Puis on a sonné. J’ai ouvert à Christian et devant ma tête il a éclaté de rire.

Je venais pour faire la couverture et la une avec ce poète du fameux Matricule des Anges. À l’époque, Christian se faisait rare et se manifestait très peu.

C’était un cadeau qu’il offrait à cette revue poétique qui démarrait. Et d’ailleurs, le numéro s’est bien vendu.

Ce qui est plus abject, c’est que les « Anges » n’en étaient pas en réalité. Ils ont retiré le numéro quelques années plus tard en accusant Bobin de cul béni et de poète chrétien.

C’est terrible comme le petit pouvoir poétique de valoriser ou de critiquer monte vite à la tête des uns et des autres.

Mais je reviens au souvenir de son rire d’ogre énorme qui vous claquait à la figure comme un gros pétard. Ou une boule de neige comme vous voulez.

Je me suis assis une journée entière à ses côtés sur la chaise en paille de ses poèmes, sans être certain de pouvoir repartir un jour, quitter son aimantation grave et résiliente, son écoute large comme une dévastation de tendresse.

La prégnance de Christian était comme. Être assis au frais dans une petite église romane ? Le cul dans l’herbe avec des Calendula et des libellules ? Enfoncé jusqu’au cou dans un beau livre ? Boire une bière avec de la mousse sur les moustaches ?

Le bruit du dimanche, Christian Bobin, Lecture par l'auteur RTS, Initiales, 04.10.2015.

J’étais embarqué dans un voyage sur un bateau empêtrant mes émotions et mes pensées dans les grandes voiles de ses paroles, une sorte de goélette mentale bondissant sous la poupe des bois de vivre. Vers un horizon vaste comme les crinières de la mer déferlant sur les falaises du cap Gris Nez.

J’ai secoué la tête en me disant, non, ça n’existe pas.

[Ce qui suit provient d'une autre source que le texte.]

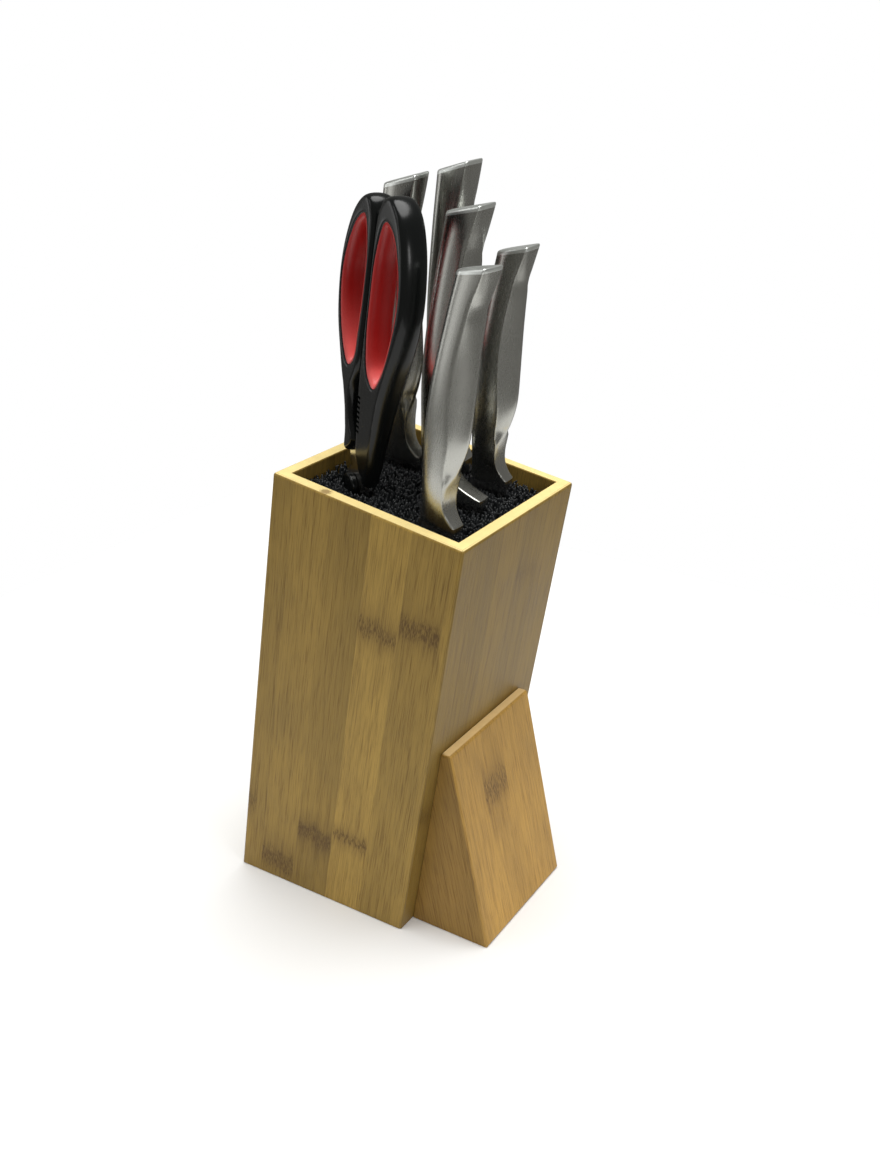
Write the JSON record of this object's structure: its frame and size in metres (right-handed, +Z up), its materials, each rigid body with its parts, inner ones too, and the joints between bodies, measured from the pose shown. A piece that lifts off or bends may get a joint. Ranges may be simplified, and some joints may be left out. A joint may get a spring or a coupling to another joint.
{
  "type": "knife block with knives",
  "caption": "Square bamboo knife block leaning on a wedge foot, with a lift-out bristle insert that holds steel knives and soft-lined kitchen shears.",
  "frame": {"origin": "on the table, under the middle of the block's base", "axes": "+Z up; +X the way the block leans, towards the wedge foot, and the way the cutting edges face; +Y to the back"},
  "size_m": [0.1514, 0.105, 0.3711],
  "materials": {
    "bamboo": "satin, oiled, vertical grain with node marks",
    "tray": "matt",
    "bristle": "bundled plastic filaments, slightly shiny tips",
    "satin_steel": "satin",
    "bright_steel": "polished",
    "blade_steel": "ground lengthwise",
    "gloss_black": "gloss",
    "soft_red": "soft satin"
  },
  "bodies": {
    "block": {"front_board": "bamboo", "right_board": "bamboo", "back_board": "bamboo", "left_board": "bamboo", "base_board": "bamboo", "wedge_foot": "bamboo"},
    "insert": {"insert_tray": "tray", "bristles": "bristle"},
    "bread_knife": {"bread_knife_blade": "blade_steel", "bread_knife_handle": "satin_steel", "bread_knife_end_cap": "bright_steel"},
    "carving_knife": {"carving_knife_blade": "blade_steel", "carving_knife_handle": "satin_steel", "carving_knife_end_cap": "bright_steel"},
    "chef_knife": {"chef_knife_blade": "blade_steel", "chef_knife_handle": "satin_steel", "chef_knife_end_cap": "bright_steel"},
    "utility_knife": {"utility_knife_blade": "blade_steel", "utility_knife_handle": "satin_steel", "utility_knife_end_cap": "bright_steel"},
    "paring_knife": {"paring_knife_blade": "blade_steel", "paring_knife_handle": "satin_steel", "paring_knife_end_cap": "bright_steel"},
    "shears_front_half": {"shears_front_blade": "blade_steel", "shears_large_handle": "gloss_black", "shears_large_grip": "soft_red", "pivot_screw": "gloss_black", "pivot_nut": "satin_steel"},
    "shears_back_half": {"shears_back_blade": "blade_steel", "shears_small_handle": "gloss_black", "shears_small_grip": "soft_red"}
  },
  "joints": [
    {"name": "insert_lift", "type": "slide", "parent": "block", "child": "insert", "axis": [0.1616, 0, 0.9869], "range_m": [0, 0.235]},
    {"name": "bread_knife_draw", "type": "slide", "parent": "insert", "child": "bread_knife", "axis": [0.0436, -0.0262, 0.9987], "range_m": [0, 0.195]},
    {"name": "carving_knife_draw", "type": "slide", "parent": "insert", "child": "carving_knife", "axis": [0.0192, -0.0175, 0.9997], "range_m": [0, 0.193]},
    {"name": "chef_knife_draw", "type": "slide", "parent": "insert", "child": "chef_knife", "axis": [0.0993, 0, 0.9951], "range_m": [0, 0.19]},
    {"name": "utility_knife_draw", "type": "slide", "parent": "insert", "child": "utility_knife", "axis": [0.1028, 0.0087, 0.9947], "range_m": [0, 0.13]},
    {"name": "paring_knife_draw", "type": "slide", "parent": "insert", "child": "paring_knife", "axis": [0.1616, 0, 0.9869], "range_m": [0, 0.1]},
    {"name": "shears_draw", "type": "slide", "parent": "insert", "child": "shears_front_half", "axis": [0.1616, 0, 0.9869], "range_m": [0, 0.105]},
    {"name": "shears_pivot", "type": "hinge", "parent": "shears_front_half", "child": "shears_back_half", "pos_m": [0.00955, -0.01948, 0.22532], "axis": [-0.4784, -0.8746, 0.0783], "range_deg": [0, 25], "deforming": ["bristles"]}
  ]
}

J’ai lutté pour me décrocher comme le brochet d’une ligne à leurre, secouant la tête dans tous les sens. Mais d’un mot à l’autre, d’un livre à l’autre, les liens sont devenus de plus en plus nécessaires, puissants.

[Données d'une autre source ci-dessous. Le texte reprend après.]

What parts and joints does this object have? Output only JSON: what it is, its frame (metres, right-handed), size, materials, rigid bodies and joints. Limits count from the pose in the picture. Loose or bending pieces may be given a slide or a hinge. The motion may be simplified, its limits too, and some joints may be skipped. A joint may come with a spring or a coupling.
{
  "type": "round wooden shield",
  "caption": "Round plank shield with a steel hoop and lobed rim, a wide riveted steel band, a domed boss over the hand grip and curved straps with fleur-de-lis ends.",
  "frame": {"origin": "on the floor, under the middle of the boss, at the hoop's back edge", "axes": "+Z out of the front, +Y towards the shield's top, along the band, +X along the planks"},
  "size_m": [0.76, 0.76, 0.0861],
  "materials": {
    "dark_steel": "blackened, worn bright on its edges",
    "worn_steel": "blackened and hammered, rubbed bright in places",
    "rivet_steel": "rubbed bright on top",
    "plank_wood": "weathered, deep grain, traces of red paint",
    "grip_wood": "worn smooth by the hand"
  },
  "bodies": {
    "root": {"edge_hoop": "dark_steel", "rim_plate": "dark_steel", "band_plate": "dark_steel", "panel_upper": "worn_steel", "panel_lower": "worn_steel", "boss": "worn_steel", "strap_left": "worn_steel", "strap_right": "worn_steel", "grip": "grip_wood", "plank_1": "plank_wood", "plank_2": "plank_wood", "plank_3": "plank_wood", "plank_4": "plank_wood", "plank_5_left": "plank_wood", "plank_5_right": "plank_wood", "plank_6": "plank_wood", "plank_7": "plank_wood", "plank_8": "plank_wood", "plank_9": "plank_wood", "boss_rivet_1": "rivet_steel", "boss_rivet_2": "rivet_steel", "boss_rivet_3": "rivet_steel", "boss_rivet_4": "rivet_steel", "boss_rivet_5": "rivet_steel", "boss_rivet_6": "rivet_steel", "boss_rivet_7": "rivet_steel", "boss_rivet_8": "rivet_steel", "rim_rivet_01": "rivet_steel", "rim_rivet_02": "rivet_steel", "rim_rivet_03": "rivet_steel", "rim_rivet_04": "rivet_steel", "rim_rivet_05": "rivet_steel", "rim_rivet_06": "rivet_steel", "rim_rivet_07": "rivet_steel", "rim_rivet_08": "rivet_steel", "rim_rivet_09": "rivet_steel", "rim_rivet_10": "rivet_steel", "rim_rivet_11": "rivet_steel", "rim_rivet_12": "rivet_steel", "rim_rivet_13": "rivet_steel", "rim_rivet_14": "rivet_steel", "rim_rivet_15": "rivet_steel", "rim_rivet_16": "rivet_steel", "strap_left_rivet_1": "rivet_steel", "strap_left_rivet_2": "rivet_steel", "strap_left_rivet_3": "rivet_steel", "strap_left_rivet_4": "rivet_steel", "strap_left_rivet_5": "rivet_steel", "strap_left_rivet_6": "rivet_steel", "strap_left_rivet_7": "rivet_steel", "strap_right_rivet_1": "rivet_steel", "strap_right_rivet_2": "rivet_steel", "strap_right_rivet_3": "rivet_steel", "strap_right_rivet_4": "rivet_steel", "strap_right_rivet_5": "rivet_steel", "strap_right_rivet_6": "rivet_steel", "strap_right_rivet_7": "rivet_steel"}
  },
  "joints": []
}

D’ailleurs pourquoi penser dépendance quand on n’ose pas prononcer, amour ?

Puis j’ai renoncé à renoncer, essayant de contenir ce raz de marée qui transformait chacune de mes lectures en épouvante de joie.

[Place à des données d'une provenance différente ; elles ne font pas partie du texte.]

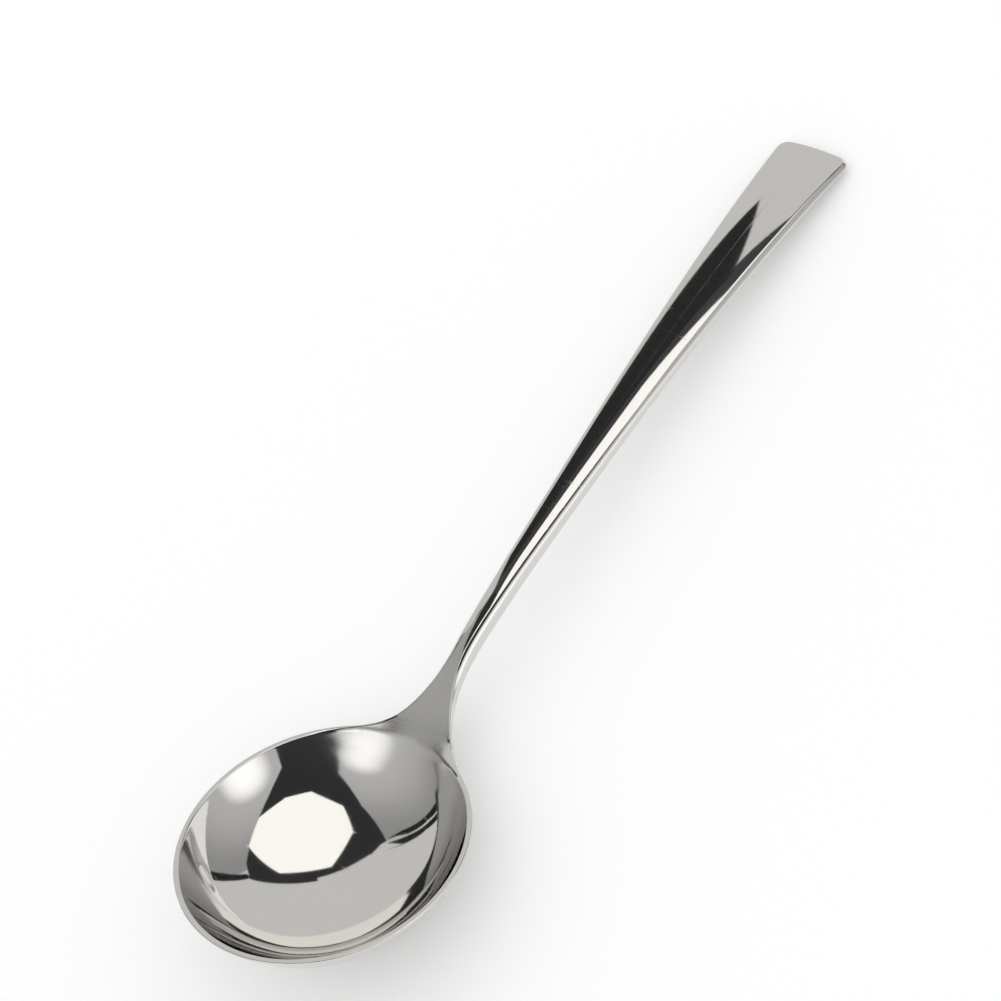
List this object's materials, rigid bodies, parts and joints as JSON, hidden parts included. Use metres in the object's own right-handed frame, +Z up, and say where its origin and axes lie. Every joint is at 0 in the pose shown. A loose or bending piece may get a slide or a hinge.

Lui c’était moi, avant moi, après moi, pressenti, deviné, prédit même, avec le sentiment de ne jamais y arriver vraiment. À être lui, à être moi. Où ?

C’était où, cette furieuse envie d’aimer qu’il déclenchait avec chacune de ses histoires, chacun de ses oiseaux, de ses épuisements, de ses personnages, plus vivants que la vie ?

En ressuscitant la Plus que vive, il rendait la beauté d’une morte jamais morte plus effervescente, plus réelle que moi.

En cheminant aux côtés du Très-bas, il m’emportait à suivre de toutes mes forces le mystère de l’homme qui marche, à me fondre à ses pas.

Je n’ai pas lutté. Je me suis mis à croire que j’aurais pu écrire ses mots ou prononcer ses paroles. Ce n’est pas ça, lire ?

À ce moment-là de la crise, on ne sait plus ce que l’on est ni ce que l’on devient. On veut juste disparaître en celui qui allume le brasier. On ne veut plus devenir, enfin.

On est mort et vivant en même temps, si léger, si léger, et on veut s’alléger encore et encore, et par exemple brûler, être réduit en cendres, en poussière, en écrivant ou en lisant un seul poème.

En respirant aussi ou en retenant son souffle. On y arrive. Un mot, une phrase, un livre à la fois.

On retient son souffle même pour ne pas disperser cette poignée d’or cueilli du bout des encres de la prose.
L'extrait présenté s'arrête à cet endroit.